The report issued by PCAST (President’s Council of Advisors on Science and Technology) along with a number of other ongoing discussions about the future of audiology and of the hearing aid industry has made me feel that a variation of the elephant parable is a good analogy for current efforts to examine the hearing health care delivery system.
Crowded Playing Field
Who are the blind men in this instance? In no particular order, they are audiologists, hearing aid manufacturers, PSAP manufacturers (and those who want to join their ranks), government officials responsible for policies, laws and regulations, professional organizations, consumer organizations, and of course, consumers themselves.
I’m not sure there the elephant has enough parts to accommodate this crowded field of interested parties. As a professional, I’m pretty sure both we and the individuals we serve will be better off if we avoid the coming to blows solution.
Sum of the Parts Does Not Equal the Whole
In the Elephant Parable, each participant examines just one part of the elephant and decides what the elephant resembles based on that part. In the revised parable, I think each participant is actually flitting around the elephant, gathering some incomplete data about each part, building a faulty elephant and recommending solutions based on the faulty compilation.
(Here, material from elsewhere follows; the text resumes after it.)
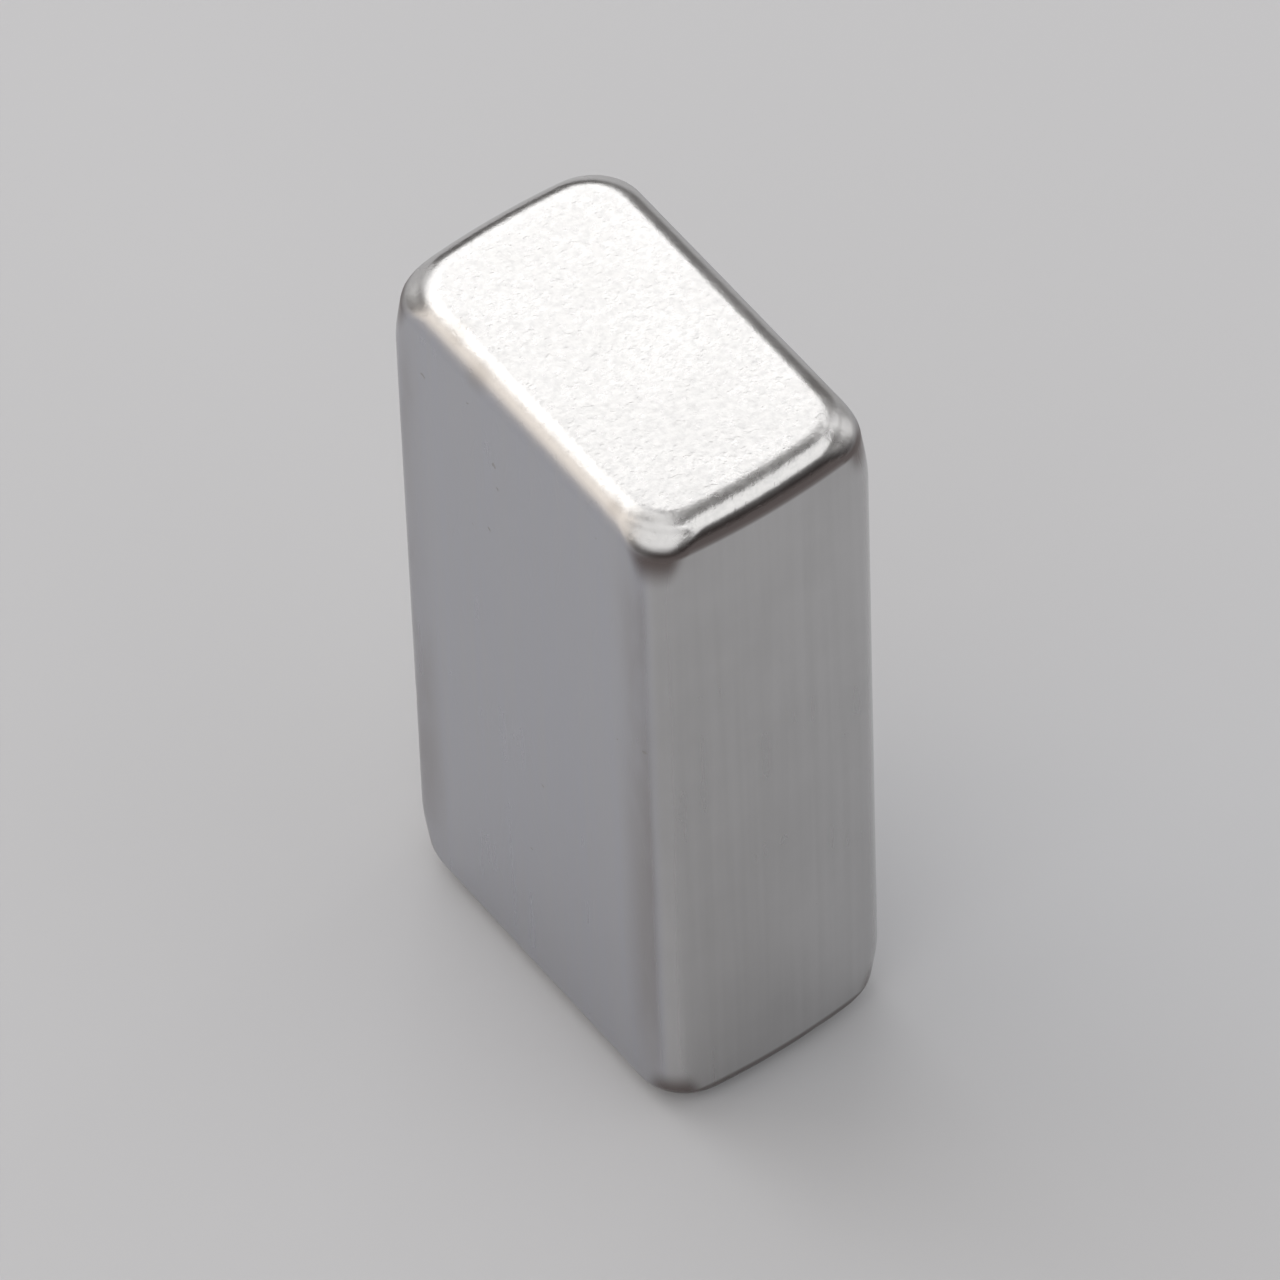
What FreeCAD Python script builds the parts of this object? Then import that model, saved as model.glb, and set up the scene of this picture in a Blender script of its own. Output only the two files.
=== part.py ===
"""Block magnet: one plated rectangular block, 3 mm thick, 5 mm wide and 10 mm long.

Millimetres. The block stands on one end face, with +Z along its length, +Y across its
width and +X through its thickness, from pole to pole. The origin is the centre of the
end face that it stands on.

Such a block is pressed and sintered, sliced to size, tumbled in a barrel until its edges
are round, and plated. The pole faces and the end faces are flat, and the two narrow sides
stand out a little in their middle. Tumbling wears a corner more than the middle of an
edge, so each long edge is tight along the block's middle and opens out towards both ends.
"""
import FreeCAD, Part
import Sketcher
import os

# Each size has its name, its value and what it means.
SIZES = [
    ("block_length", 10.0, "along Z, the side that stands upright"),
    ("block_width", 5.0, "along Y, from the middle of one narrow side to the other's"),
    ("block_thickness", 3.0, "along X, between the two poles"),
    ("side_bow", 0.12, "how far a narrow side stands out in its middle"),
    ("edge_round", 0.3, "radius of a long edge along the middle of the block"),
    ("corner_round", 0.6, "radius of a long edge where it reaches an end"),
    ("corner_reach", 1.0, "how far from an end a long edge begins to open out"),
    ("end_round", 0.36, "radius of the rim round each end face"),
]

# The radius of a narrow side, from how far it stands out over the block's thickness.
BOW_RADIUS = ("((Sizes.block_thickness / 2) ^ 2 + Sizes.side_bow ^ 2)"
              " / (2 * Sizes.side_bow)")

# Two points or heights nearer than this are the same.
SAME = 1e-4


def write_sizes(doc):
    """Put the driving sizes in a sheet, one row each, with the name as the cell's alias."""
    sheet = doc.addObject("Spreadsheet::Sheet", "Sizes")
    for row, (name, value, meaning) in enumerate(SIZES, start=1):
        sheet.set("A%d" % row, name)
        sheet.set("B%d" % row, str(value))
        sheet.set("C%d" % row, meaning)
        sheet.setAlias("B%d" % row, name)
    doc.recompute()
    return sheet


def add_side_lines(outline, sheet):
    """Draw the four sides of the outline in turn, and give their numbers in the sketch."""
    x = sheet.block_thickness / 2
    y = sheet.block_width / 2 - sheet.side_bow
    corners = [FreeCAD.Vector(x, -y, 0), FreeCAD.Vector(x, y, 0),
               FreeCAD.Vector(-x, y, 0), FreeCAD.Vector(-x, -y, 0)]
    right_middle = FreeCAD.Vector(0, sheet.block_width / 2, 0)
    return [
        outline.addGeometry(Part.LineSegment(corners[0], corners[1])),
        outline.addGeometry(Part.Arc(corners[1], right_middle, corners[2])),
        outline.addGeometry(Part.LineSegment(corners[2], corners[3])),
        outline.addGeometry(Part.Arc(corners[3], -right_middle, corners[0])),
    ]


def add_plan_outline(doc, sheet):
    """The outline from above, with sharp corners, straight wide sides and bowed narrow ones."""
    outline = doc.addObject("Sketcher::SketchObject", "plan_outline")
    sides = add_side_lines(outline, sheet)
    front, right, back, left = sides

    def bind(size, *constraint):
        """Add a constraint whose value follows the sheet."""
        number = outline.addConstraint(Sketcher.Constraint(*constraint))
        outline.setExpression("Constraints[%d]" % number, size)

    for side, following in zip(sides, sides[1:] + sides[:1]):
        outline.addConstraint(Sketcher.Constraint("Coincident", side, 2, following, 1))
    for side in (front, back):
        outline.addConstraint(Sketcher.Constraint("Symmetric", side, 1, side, 2, -1))
    outline.addConstraint(Sketcher.Constraint("Symmetric", front, 2, back, 1, -2))

    wide_side = outline.Geometry[front].length()
    bind("Sizes.block_width - 2 * Sizes.side_bow", "DistanceY", front, 1, front, 2, wide_side)
    bind("Sizes.block_thickness", "DistanceX", back, 1, front, 2, sheet.block_thickness)
    for side in (right, left):
        bind(BOW_RADIUS, "Radius", side, outline.Geometry[side].Radius)
    doc.recompute()
    return outline


def add_zone(doc, name, outline, start, length):
    """A stretch of the sliced block, from a height upwards."""
    zone = doc.addObject("Part::Extrusion", name)
    zone.Base = outline
    zone.DirMode = "Custom"
    zone.Dir = FreeCAD.Vector(0, 0, 1)
    zone.Solid = True
    zone.setExpression("LengthFwd", length)
    zone.setExpression("Placement.Base.z", start)
    return zone


def add_sliced_block(doc, outline):
    """The sharp-edged block, its long edges parted where they begin to open out."""
    block = doc.addObject("Part::MultiFuse", "sliced_block")
    block.Shapes = [
        add_zone(doc, "lower_end_zone", outline, "0", "Sizes.corner_reach"),
        add_zone(doc, "middle_zone", outline, "Sizes.corner_reach",
                 "Sizes.block_length - 2 * Sizes.corner_reach"),
        add_zone(doc, "upper_end_zone", outline, "Sizes.block_length - Sizes.corner_reach",
                 "Sizes.corner_reach"),
    ]
    block.Refine = False
    doc.recompute()
    return block


def is_on_an_end(height, sheet):
    """Whether a height is that of the lower or the upper end face."""
    return min(abs(height), abs(height - sheet.block_length)) < SAME


def round_edges(doc, name, base, radii_of):
    """Round those edges of a base that radii_of gives a radius for their two ends."""
    fillet = doc.addObject("Part::Fillet", name)
    fillet.Base = base
    radii = [(number, radii_of(edge)) for number, edge in enumerate(base.Shape.Edges, start=1)]
    fillet.Edges = [(number, *both) for number, both in radii if both]
    doc.recompute()
    return fillet


def long_edge_radii(sheet):
    """Even along the middle zone, and growing towards the end in each end zone."""
    def radii_of(edge):
        if edge.BoundBox.ZLength < SAME:
            return None
        heights = [edge.valueAt(at).z for at in (edge.FirstParameter, edge.LastParameter)]
        return [sheet.corner_round if is_on_an_end(height, sheet) else sheet.edge_round
                for height in heights]
    return radii_of


def rim_radii(sheet):
    """One radius for all the edges that lie in an end face."""
    def radii_of(edge):
        flat = edge.BoundBox.ZLength < SAME
        if flat and is_on_an_end(edge.BoundBox.ZMin, sheet):
            return [sheet.end_round, sheet.end_round]
        return None
    return radii_of


def check(doc, piece):
    """Stop if any object failed, or if the piece isn't one valid solid."""
    for item in doc.Objects:
        if "Invalid" in item.State or "Error" in item.State:
            raise RuntimeError("%s failed: %s" % (item.Label, item.State))
    shape = piece.Shape
    if shape.isNull() or not shape.isValid() or len(shape.Solids) != 1:
        raise RuntimeError("%s is not one valid solid" % piece.Label)


doc = FreeCAD.newDocument("block_magnet")
sheet = write_sizes(doc)
sliced = add_sliced_block(doc, add_plan_outline(doc, sheet))
tumbled = round_edges(doc, "long_edges_rounded", sliced, long_edge_radii(sheet))
tumbled = round_edges(doc, "end_rims_rounded", tumbled, rim_radii(sheet))

# The faces that only the zones parted become whole again.
magnet = doc.addObject("Part::Refine", "magnet")
magnet.Source = tumbled
magnet.Label = "block_magnet"
doc.recompute()
check(doc, magnet)

os.makedirs("parts", exist_ok=True)
magnet.Shape.exportStep("parts/%s.step" % magnet.Label)
print("%s: %.3f mm3, %.3f mm2, %d faces" % (
    magnet.Label, magnet.Shape.Volume, magnet.Shape.Area, len(magnet.Shape.Faces)))
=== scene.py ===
# %% [markdown]
# # A block magnet, and how to give it its looks
#
# A block magnet is one piece. Its powder is pressed and baked hard, the blank is sliced to
# size, the slices tumble in a barrel until their edges are round, and then they get a thin
# coat of nickel. So there are two things to make here: the tumbled shape, with all that a
# barrel does to an edge and a face, and the satin metal skin.
#
# The frame is loaded first. It holds the block at its real size, and everything that
# follows is measured from it, so nothing has to be fitted afterwards.

# %% Load the frame and note its box
import math

import bpy
from mathutils import Matrix, Vector


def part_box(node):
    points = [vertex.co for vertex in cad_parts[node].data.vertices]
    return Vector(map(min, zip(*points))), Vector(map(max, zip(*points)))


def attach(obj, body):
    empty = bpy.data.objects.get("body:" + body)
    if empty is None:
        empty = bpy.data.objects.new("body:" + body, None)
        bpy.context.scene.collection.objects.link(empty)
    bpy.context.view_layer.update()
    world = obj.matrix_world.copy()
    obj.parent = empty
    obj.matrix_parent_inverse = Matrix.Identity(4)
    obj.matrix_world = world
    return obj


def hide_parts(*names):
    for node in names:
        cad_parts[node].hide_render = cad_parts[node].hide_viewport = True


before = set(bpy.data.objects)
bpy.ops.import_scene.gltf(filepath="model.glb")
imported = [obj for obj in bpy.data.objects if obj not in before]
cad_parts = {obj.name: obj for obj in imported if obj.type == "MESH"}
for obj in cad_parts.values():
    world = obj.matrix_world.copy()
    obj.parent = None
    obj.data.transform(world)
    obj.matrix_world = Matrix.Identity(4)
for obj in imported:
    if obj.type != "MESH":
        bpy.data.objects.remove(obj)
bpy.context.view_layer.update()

MM = 0.001
NODE = "block_magnet"

block_low, block_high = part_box(NODE)
block_size = block_high - block_low
block_centre = (block_low + block_high) / 2
print("block: %.2f x %.2f x %.2f mm" % tuple(side / MM for side in block_size))

# %% [markdown]
# ## The form that tumbling leaves
#
# The end faces and the two wide sides are flat. The two narrow sides stand out a little in
# their middle, like the side of a very large drum.
#
# In the barrel the blocks rub against each other. The middle of an edge is worn least. A
# corner is struck from three sides, so each long edge opens out towards both of its ends.
# The rim round an end face is worn evenly, but for its four corners, which are rubbed a
# little rounder still. `CORNER_WEAR` is what they add to the long edge's radius.
#
# Such a form could be modelled by hand with bevels. It follows a rule, though, so Geometry
# Nodes suit it better: a fine grid over a plain block is pushed inwards to the rounded
# form, and each radius stays a named number that can be changed.

# %% The bow of the narrow sides and the radii of the edges
SIDE_BOW = 0.12 * MM
LONG_EDGE_ROUND = 0.3 * MM
LONG_EDGE_ROUND_AT_END = 0.6 * MM
LONG_EDGE_REACH = 1.0 * MM
END_RIM_ROUND = 0.36 * MM
CORNER_WEAR = 0.25 * MM
GRID_CELL = 0.0455 * MM

cells = [max(1, round(side / GRID_CELL)) for side in block_size]
grid_quads = 2 * (cells[0] * cells[1] + cells[1] * cells[2] + cells[2] * cells[0])
print("grid of %d x %d x %d cells, %d triangles" % (*cells, 2 * grid_quads))

# %% [markdown]
# ### Formulas as nodes
#
# A rule such as this one is a formula, and a formula in nodes is a long row of Math nodes.
# It is easier to read if it can be written as it would be on paper. A `Wire` stands for
# what comes out of a socket. Adding two wires puts an Add node in the tree and gives the
# wire that comes out of it, and the same goes for the other sums.
#
# The helper serves the block's form here and its nickel further down, because both kinds
# of tree have the same Math node.

# %% A wire that can be used in sums
class Wire:
    """What comes out of a socket. A sum of wires adds the Math node that works it out."""

    def __init__(self, tree, socket):
        self.tree = tree
        self.socket = socket

    def math(self, operation, *others):
        node = self.tree.nodes.new("ShaderNodeMath")
        node.operation = operation
        for slot, value in zip(node.inputs, (self, *others)):
            plug(self.tree, value, slot)
        return Wire(self.tree, node.outputs[0])

    def __add__(self, other):
        return self.math("ADD", other)

    def __sub__(self, other):
        return self.math("SUBTRACT", other)

    def __mul__(self, other):
        return self.math("MULTIPLY", other)

    def __truediv__(self, other):
        return self.math("DIVIDE", other)

    def larger(self, other):
        return self.math("MAXIMUM", other)

    def smaller(self, other):
        return self.math("MINIMUM", other)

    def ramp(self, start, stop, low=0.0, high=1.0, smooth=True):
        """Goes from low to high while this wire goes from start to stop."""
        node = self.tree.nodes.new("ShaderNodeMapRange")
        node.interpolation_type = "SMOOTHSTEP" if smooth else "LINEAR"
        for slot, value in zip(node.inputs, (self, start, stop, low, high)):
            plug(self.tree, value, slot)
        return Wire(self.tree, node.outputs[0])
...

PCAST decided that the problem of untreated hearing loss could pretty much be solved by allowing an unregulated category of devices to be sold cheaply over the counter. The devices would only be for “mild to moderate hearing loss” and only those mild to moderate hearing losses that were age-related.
The people with these hearing losses – which actually represent a wide range of possible configurations and function – are assumed capable of self-diagnosis, self-fitting and self-managing the problem. And, oh yes, the test by which they self-diagnose should be available OTC too. Bone conduction testing anyone?
The Eyes Don’t Have It
The PCAST report compares vision treatment to hearing treatment, noting that patients can buy over the counter vision “enhancement” and are trusted to seek medical care for sudden unusual visual events. The committee members did not get the message that the vision-hearing analogy is not appropriate.
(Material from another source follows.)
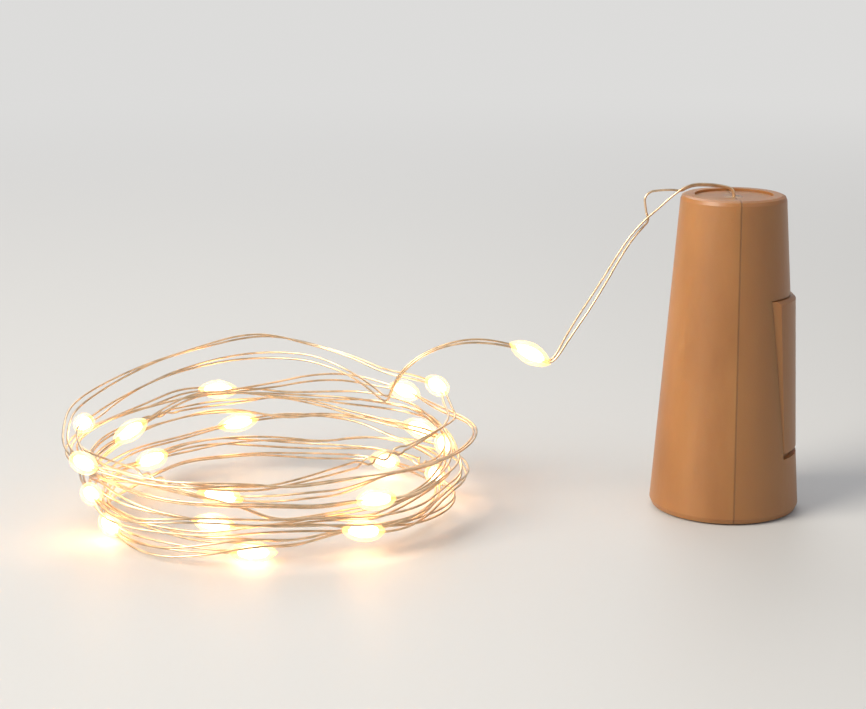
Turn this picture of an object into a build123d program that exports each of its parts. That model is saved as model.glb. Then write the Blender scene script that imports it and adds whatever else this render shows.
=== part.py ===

The assumption that all mild to moderate hearing losses represent “simple” problems requiring no professional intervention, while hearing losses beyond this arbitrary line in the cochlea require professional help, represents an enormous lack of understanding about the nature of hearing loss.
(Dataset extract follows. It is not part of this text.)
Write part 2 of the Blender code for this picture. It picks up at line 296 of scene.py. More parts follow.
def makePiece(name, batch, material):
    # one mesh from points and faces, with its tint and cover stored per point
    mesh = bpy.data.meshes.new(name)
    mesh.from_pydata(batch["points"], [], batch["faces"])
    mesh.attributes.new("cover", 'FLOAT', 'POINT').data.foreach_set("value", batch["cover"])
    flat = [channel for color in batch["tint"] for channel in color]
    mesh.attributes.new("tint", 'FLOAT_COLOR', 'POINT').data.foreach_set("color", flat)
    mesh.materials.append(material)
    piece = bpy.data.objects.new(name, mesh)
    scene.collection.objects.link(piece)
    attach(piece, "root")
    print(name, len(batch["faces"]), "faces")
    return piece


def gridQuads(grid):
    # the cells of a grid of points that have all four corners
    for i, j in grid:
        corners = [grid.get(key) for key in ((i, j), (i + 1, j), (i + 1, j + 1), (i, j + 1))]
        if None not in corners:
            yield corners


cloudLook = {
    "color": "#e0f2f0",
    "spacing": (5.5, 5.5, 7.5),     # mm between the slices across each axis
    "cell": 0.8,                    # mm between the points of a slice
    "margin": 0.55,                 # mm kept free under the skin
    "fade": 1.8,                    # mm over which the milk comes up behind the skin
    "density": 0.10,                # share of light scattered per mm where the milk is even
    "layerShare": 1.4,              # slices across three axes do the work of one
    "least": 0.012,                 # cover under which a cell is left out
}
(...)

The most astonishing claim made by PCAST is equating hearing aids and “consumer electronics” and the statement that “an inherent failure of the product does not provide an increased health risk to the user.” This statement is in total contradiction to PCAST’s acknowledgement that untreated hearing loss impairs the physical and cognitive health of millions of older adults.
PCAST accepted wholemeal the largely untested claims of the PSAP and Consumer Electronics manufacturers who stand to profit most from the lax regulatory measures.
It’s the Money
PCAST frames the debate as one that is almost solely decided by the device. Professional services are reserved for some arbitrary notion of hearing loss complexity defined by a line somewhere on the audiogram. So the committee patted around the elephant and created an animal that looks more like a mythical elephant.
For PCAST’s animal, good hearing is something older people with mild to moderate hearing loss only need to have occasionally during the day – perhaps when they want to hear the TV without harming the hearing of a companion, or in a noisy restaurant, where magically an inexpensive PSAP will accomplish what sophisticated hearing aids still struggle to do. The rest of the day, people can just shout, or the person can get along without hearing.
What Did PCAST Miss?
For one thing, hearing is not just for speech, and occasional speech at that. My observation of many of patients – whether they are old, not so old, really old – is that gradually worsening hearing loss leaves them in an ever expanding silence bubble. They miss all kinds of auditory events that occur outside that bubble.
Our worlds are full of non-speech sounds that give us subtle information all day about where we are in our space. Is something or someone behind us, off to the side, coming from another room? Has the doorbell rung, or the microwave pinged? Is the cellphone ringing? Is someone walking up behind us? Not hearing those sounds leaves uncertainty and imbalance and some measure of unsafeness.
We know that language is impoverished when children with hearing loss fail to hear the richness and subtlety of the auditory world around them – when they hear only the language that is directed to them. What does years of that kind of deprivation do to the aging auditory brain. We routinely counsel our patients to wear their aids from morning to night. It is abundantly clear that the best hearing aids are the ones that are worn comfortably and consistently. Where is the evidence that years of occasional use of a PSAP will do anything more than enrich the members of the Consumer Electronics Association.